Lori Saitz: Exactly. That’s my thought, too.
Shawn McBride: I love the idea, love the idea. Lori, how do people get a hold of you?
Lori Saitz: They can find me at www.thequietgirls.com.
Shawn McBride: Wonderful.
Lori Saitz: At www.thequietgirls.com you can find a free report that is the five mistakes quiet entrepreneurs make, and what to do instead.
Shawn McBride: That’s fantastic.
Lori Saitz: A little gift for website visitors.

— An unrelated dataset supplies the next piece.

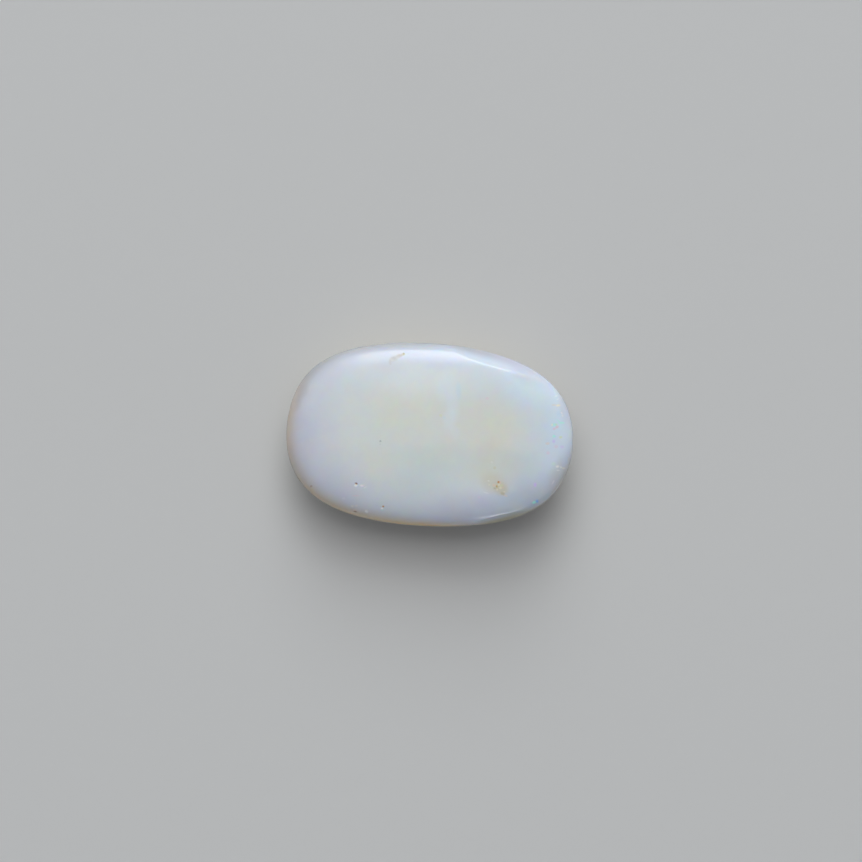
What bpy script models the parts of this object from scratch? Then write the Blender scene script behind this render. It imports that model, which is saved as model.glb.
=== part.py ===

Shawn McBride: Excellent, well everybody should make their way over there, check that out. Thanks for being on here and really spreading this message. I think it’s a wonderful value added and you’ve opened some new thinking in my head for the future, myself. Everyone, I’m R. Shawn McBride. Lori, thanks for being on here.
Lori Saitz: My pleasure.
Shawn McBride: As you all know, my mission is to make people build plans that work, and different people have different needs. I’m always out there assessing when I’m speaking at conferences or working one on one with clients, “What do you need?” There’s really some people that need that little extra boost. I tell you what, just getting started on that, getting that little extra piece, that’s going to push you to a whole another level, it’s going to open up a whole world. If you’re one of these Quiet Girls and you’re a little concerned about jumping out there, take a look at Lori’s materials. Jump out there and this will just open up a whole world for you. Thanks for being here, Lori. I will chat with you again soon. Thank you, everybody.